Organizations using current generation technology can deploy standardized base operating system images to virtual machines, speeding up initial infrastructure deployment significantly. An automation and configuration management tool (such as Salt or Ansible) can then be utilized to deploy software and customized configuration onto each node within the network.  Cloud orchestration technology (eg. Terraform or AWS Cloudformation) may be utilized alongside configuration management tools in particularly large environments. As an aside, AWS has a managed Elasticsearch/ELK offering. For organizations considering Cloud deployments, there is no need to re-invent the wheel, the AWS offering does virtually everything an organization might want in terms of infrastructure automation, including multi-AZ deployments for High-Availability.

Utilizing such automation frameworks makes it extremely easy to scale the environment up (and in certain cases down). It also simplifies other common management tasks critical for operational stability, including: 

  • Adding search-heads or indexersThis is easier with a well-understood automated deployment process not subject to manual error. 
  • Disaster Recovery: is easier and less costly to accommodate when compute resources are stood-up quickly and confidently with automated procedures. 
  • Resource EfficiencyWhen search, ingestion and reporting follow a specific pattern during the day, or different business units require additional capacity, infrastructure automation enables re-scaling of components and re-directing resources towards other tasks/nodes. 
  • Testing/Upgrading/Patching/Re-Configuring software: A consistent and modern DevOps practice is necessary to make modifications to a large cluster reliably and with minimal downtime. 
  • Security and Auditability: Financial services firms, health-care providers, and utilities face high regulatory burdens. Auditors and regulators have an interest in the computational operations of these clients. Splunk/ELK is a good source of data for audits and an indicator of mature operational management and monitoring practices within the information technology organization. As an organization begins to rely more on Splunk for both security monitoring and operational visibility, it can expect auditors and regulators to treat Splunk as critical infrastructure and take a greater interest in the Splunk environment itself. Employing automation and consistent DevOps practices to build, deploy and manage the Splunk environment goes a long way towards allaying regulatory concerns.
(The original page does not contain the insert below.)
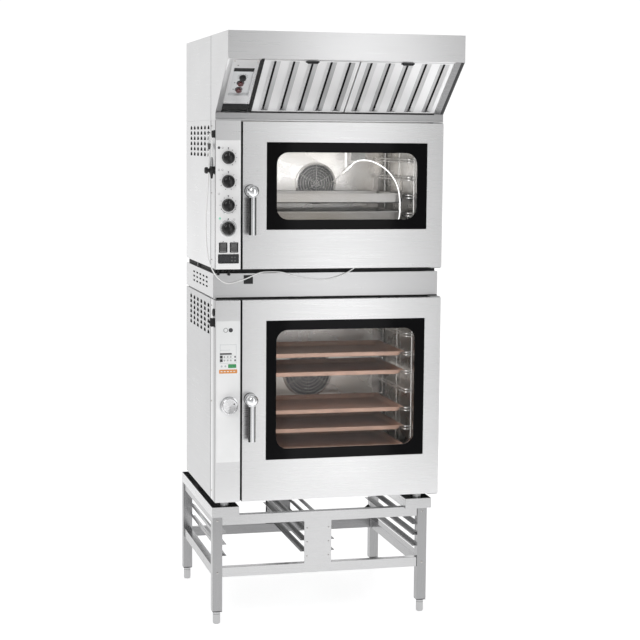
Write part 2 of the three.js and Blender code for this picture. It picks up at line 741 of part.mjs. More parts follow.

But more importantly, to ensure operational stability, large Splunk clusters (or any other large-scale analytical/compute environment) should use automation for initial deployments and to manage configuration drift across the fleet. 
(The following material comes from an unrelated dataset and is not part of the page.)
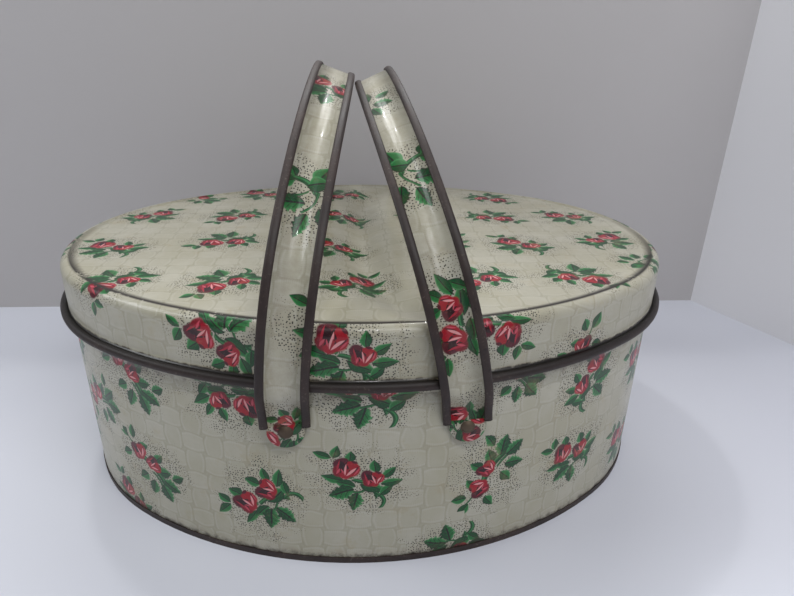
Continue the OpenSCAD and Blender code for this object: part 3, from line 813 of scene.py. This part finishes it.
# Here x is towards the box's middle and y runs from the front tab over the crown to the rear tab.
LEFT_SPRIGS = [
    (-1.0, -1, 70, 0.92, 1, 0), (17.5, 44, 0, 1.0, 1, 0), (2.5, 92, 0, 1.0, 1, 2), (0.5, 155, 4, 1.0, 1, 0),
    (-3, 208, 80, 1.0, 1, 1), (2, 254, 180, 1.0, -1, 0), (-1, 302, 180, 1.0, 1, 2), (1, 346, 200, 0.95, 1, 1),
    (1, 390, -70, 0.92, 1, 0),
]
RIGHT_SPRIGS = [
    (-1.0, -1, 70, 0.92, 1, 0), (2, 46, 100, 0.95, 1, 1), (-2, 96, 0, 1.0, -1, 2), (2, 146, 20, 1.0, 1, 0),
    (9, 240, 180, 0.9, 1, 2), (1.5, 287, 184, 1.0, -1, 2), (-1.5, 343, 288, 1.0, 1, 0),
    (0.5, 390, -100, 0.92, -1, 0),
]


def half_course():
    """The strap's middle line from a pivot to the crown: distance from the middle plane, and height."""
    rows = []
    for v in np.linspace(HEM_START, LEG, 24):
        t = min(1, max(0, (v - STEP_START) / (STEP_END - STEP_START)))
        rows.append((STRAP_LOW + (STRAP_HIGH - STRAP_LOW) * t * t * (3 - 2 * t), v))
    rise = ARCH_RISE - LEG
    crown_r = (STRAP_HIGH ** 2 - 2 * STRAP_HIGH * CORNER_R + rise ** 2) / (2 * (rise - CORNER_R))
    drop = crown_r - rise
    turn = math.atan2(drop, STRAP_HIGH - CORNER_R)
    for a in np.linspace(0, turn, 28)[1:]:
        rows.append((STRAP_HIGH - CORNER_R + CORNER_R * math.cos(a), LEG + CORNER_R * math.sin(a)))
    for a in np.linspace(turn, math.pi / 2, 30)[1:]:
        rows.append((crown_r * math.cos(a), LEG - drop + crown_r * math.sin(a)))
    return rows


def strap_section():
    """Across the strap, a flattened hem at each edge: across, and outwards."""
    join = math.degrees(math.asin((STRAP_T - HEM_B) / HEM_B))
    steps = (270 - join) * np.arange(HEM_POINTS + 1) / HEM_POINTS
    return [(middle + HEM_A * math.cos(a), HEM_B + HEM_B * math.sin(a))
            for middle, start in ((HEM_IN, -90), (-HEM_IN, join)) for a in np.radians(start + steps)]


def handle(name, body, node, sx, rows):
    half = half_course()
    full = [(-o, v) for o, v in half] + [(o, v) for o, v in reversed(half[:-1])]
    course = np.array([(CROWN_IN * (v / ARCH_RISE) ** LEAN_GROWTH, y, v) for y, v in full])
    n = len(course)
    way = np.array([course[min(k + 1, n - 1)] - course[max(k - 1, 0)] for k in range(n)])
    way /= np.linalg.norm(way, axis=1)[:, None]
    along = np.concatenate([[0], np.cumsum(np.linalg.norm(np.diff(course, axis=0), axis=1))]) + HEM_START
    section = strap_section()
    m = len(section)
    verts = []
    for k in range(n):
        lean = math.radians(CROWN_LEAN) * (course[k, 2] / ARCH_RISE) ** TWIST
        level = np.array([math.cos(lean), 0, -math.sin(lean)])
        side = level - way[k] * (level @ way[k])
        side /= np.linalg.norm(side)
        out = np.cross(side, way[k])
        verts += [course[k] + side * a + out * b for a, b in section]
    skin = Skin()

    def put(face, kind, flats):
        flats = np.array(flats, dtype=float)
        layers = {"ground": with_zero(flats + STRAP_GROUND + STRAP_GROUND_STEP * sx)}
        if kind == PRINTED:
            layers["sprig"], _ = nearest_sprig(flats[None], rows, reach=STRAP_SPRIG_REACH)
            # Browner next to each hem: partly grime and partly painted shade in the corner where the web meets
            # the hem.
            dirt_and_shade = 0.3 * np.clip(1 - (HEM_IN - HEM_A - np.abs(flats[:, 0])) / 2.2, 0, 1)
            layers["wear_and_shade"] = np.column_stack([0 * dirt_and_shade, dirt_and_shade, 0 * dirt_and_shade])
        skin.add([face], kind, **layers)

    for k in range(n - 1):
        a, b = k * m, (k + 1) * m
        for j in range(m):
            w = (j + 1) % m
            kind = PRINTED if j == HEM_POINTS else INNER if j == m - 1 else ENAMELLED
            put([a + j, b + j, b + w, a + w], kind,
                [(section[i][0], along[h]) for i, h in ((j, k), (j, k + 1), (w, k + 1), (w, k))])
    for start, flip in ((0, False), ((n - 1) * m, True)):
        for cap in (range(HEM_POINTS + 1), range(HEM_POINTS + 1, m)):
            cap = [start + c for c in cap]
            put(cap[::-1] if flip else cap, ENAMELLED, [(0, 0)] * len(cap))

    # The round ends: one flat disc each, drawn in to the strap between its hems.
    outline = [(TAB_R * math.cos(a), TAB_R * math.sin(a)) for a in np.radians(np.linspace(180, 360, 33))]
    outline = [(-TAB_NECK, TAB_LAP)] + outline + [(TAB_NECK, TAB_LAP)]
    q = len(outline)
    for end in (-1, 1):
        start = len(verts)
        flats = [(a, v if end < 0 else along[-1] + HEM_START - v) for a, v in outline]
        for thick, inset in TAB_LEVELS:
            for a, v in outline:
                keep = 1 - inset / math.hypot(a, v)
                verts.append(np.array([a * keep, end * (STRAP_LOW + thick), v * keep]))
        for a, b in ((start, start + q), (start + q, start + 2 * q)):
            for c in range(q):
                d = (c + 1) % q
                face = [a + c, a + d, b + d, b + c]
                put(face if end < 0 else face[::-1], PRINTED, [flats[c]] * 4)
        front, back = [start + 2 * q + c for c in range(q)], [start + c for c in range(q)]
        put(front if end < 0 else front[::-1], PRINTED, flats)
        put(back[::-1] if end < 0 else back, INNER, flats)

    verts, tip = np.array(verts), math.radians(TIP * sx)
    x = verts[:, 0] * math.cos(tip) + verts[:, 2] * math.sin(tip) - PIVOT_X
    z = -verts[:, 0] * math.sin(tip) + verts[:, 2] * math.cos(tip) + PIVOT_Z
    verts = np.column_stack([-sx * x, -sx * verts[:, 1], z])
    build(name, body, verts, skin, [node])


handle("left_strap", "left_handle", "left_handle", -1, LEFT_SPRIGS)
handle("right_strap", "right_handle", "right_handle", 1, RIGHT_SPRIGS)


# ---- The pieces that stay as packed: their materials ----

PACKED = {"bottom_plate": SHELL_MATERIALS[ENAMELLED], "rivet": RIVET_STEEL, "washer": SHELL_MATERIALS[INNER]}
for node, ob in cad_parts.items():
    for word, mat in PACKED.items():
        if word in node:
            for held in ob.material_slots:
                held.material = mat


# ---- Stage ----

FLOOR = [(-2, -2, 0), (2, -2, 0), (2, 0.9, 0), (-2, 0.9, 0)]
BACKDROP_FEET, BACKDROP_HEIGHT = [(-1.6, 0.168), (0.283, 0.148), (0.511, -0.45)], 0.36


def stage_sheet(name, corners, near, far):
    """Pale and matt towards the tin and clear on the other side, so that the tin shows from all round."""
    mat, net = new_material("stage_" + name)
    tone = net.mix(net.noise(net.object_place(), 6, 2.0, 0.5), near, far)
    surface = net.add("ShaderNodeBsdfPrincipled", {"Base Color": tone, "Roughness": 0.75})
    clear = net.add("ShaderNodeBsdfTransparent")
    back = net.add("ShaderNodeNewGeometry").outputs["Backfacing"]
    both = net.add("ShaderNodeMixShader", [back, surface.outputs[0], clear.outputs[0]])
    net.add("ShaderNodeOutputMaterial", [both.outputs[0]])
    mesh = bpy.data.meshes.new(name)
    mesh.from_pydata(corners, [], [[0, 1, 2, 3]])
    mesh.materials.append(mat)
    ob = link_new(name, mesh)


stage_sheet("floor", FLOOR, srgb(212, 214, 222), srgb(206, 208, 218))
for name, a, b, colour in (("backdrop", *BACKDROP_FEET[:2], srgb(187, 184, 184)),
                           ("backdrop_side", *BACKDROP_FEET[1:], srgb(232, 231, 234))):
    stage_sheet(name, [(*a, 0), (*b, 0), (*b, BACKDROP_HEIGHT), (*a, BACKDROP_HEIGHT)], colour, colour)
Splunk Administration Tools

Splunk has a rich toolset of GUI and CLI tools to manage configurations for indexers, forwarders, license managers and other components in a Splunk cluster. Most firms are likely to have some form of automation/DevOps standard across the organization, in aspiration if not yet in full practice. A key part of planning for a large Splunk environment is defining where the boundary between standardized, cross-platform configuration management tools end and where the Splunk toolset exercises control. 

There is no perfect answer to where this boundary lies.  Risk Focus works with clients who have limited the use of Splunk management tools to managing licenses and performed virtually every other task with scripted automation frameworks. There are other clients, who chose to go in the opposite direction and rely largely on Splunk’s tools to manage and configure the cluster. 

Making the right decision on tooling is dependent on the practices and skill-set of the team expected to support Splunk. Organizations that rely on external service providers (including Splunk PS) to maintain their environment need to consider whether these providers are familiar with their preferred automatioor configuration management toolkits. Organizations that prioritize mobility among technology staff will want to place more emphasis on common tooling across all applications, rather than rely on Splunk-specific management tools. 

Application Life Cycle

Testing and Quality Assurance 

An important and often underappreciated part of Splunk environment management is how to deal with the testing and release of software updates and patches, reports, dashboards, and applications. 

Organizations using Splunk for critical business activity should treat Splunk like any other business critical system and follow best practice for software delivery and maintenance. That means establishing processes to test software releases. A release can impact user activity, reports, dashboards, ingestion configurations, and system performance. Building Splunk test environments and efficiently rolling changes through a development/test/deployment lifecycle requires automation. Absent such automation, test cycles become expensive and will not be executed consistently. Mature organizations using a Continuous Integration/Continuous Deployment (CI/CD) lifecycle will find that the effort expended to integrate Splunk into their CI/CD pipeline delivers enormous rewards over time. 

Release Management 

In managing releases and updates to Splunk configuration, it is useful to view Splunk in a broader context as a data analytics tool. Most organizations have some experience with data analytics tools such as SAP, SaaS, Informatica, or Business Intelligence. For these systems, organizations have often established fine-grained control over reports and dashboards used in critical business activities. This includes limiting users’ ability to change them in production. Splunk is no different. We advise customers to clearly establish permission and ownership boundaries in their production Splunk environment. These should be balanced so that they do not constrain the Splunk users’ ability to analyze data. 

One way to balance the tension between user freedom and organizational oversight is to create a dividing line between reports/dashboards used in daily operations and ad-hoc analyses. We find that the following best practices are quite useful: 

  • Critical reports and dashboards should be tightly controlled via Splunk’s permission tools 
  • Changes to critical dashboards, however minor, should be tested 
  • Software upgrades should involve user acceptance testing and automated testing of all such dashboards 
  • Data from test environments should be ingested continuously into a Splunk test environment. Application/infrastructure changes which might impact Splunk should be tested here.  
  • Critical monitoring dashboards should be validated as part of application testing to ensure any changes to software/log format do not impact these dashboards. 

Example

Splunk scales well to meet the needs of large enterprises, but the topology can get complex with increased scale.  An example of a deployment framework for a multi-tenant Splunk cluster is below. Depending on your organization’s need, automated or semi-automated scaling can be built into the framework.

Conclusion

The current generation of automation tools and DevOps best practices can deliver significant benefits to an organization seeking to manage and maintain a large Splunk cluster. Every organization should carefully consider the benefits of using such tools to manage their environment. Organizations relying on Splunk for critical operational management should treat it as such and build a robust testing framework for their environment.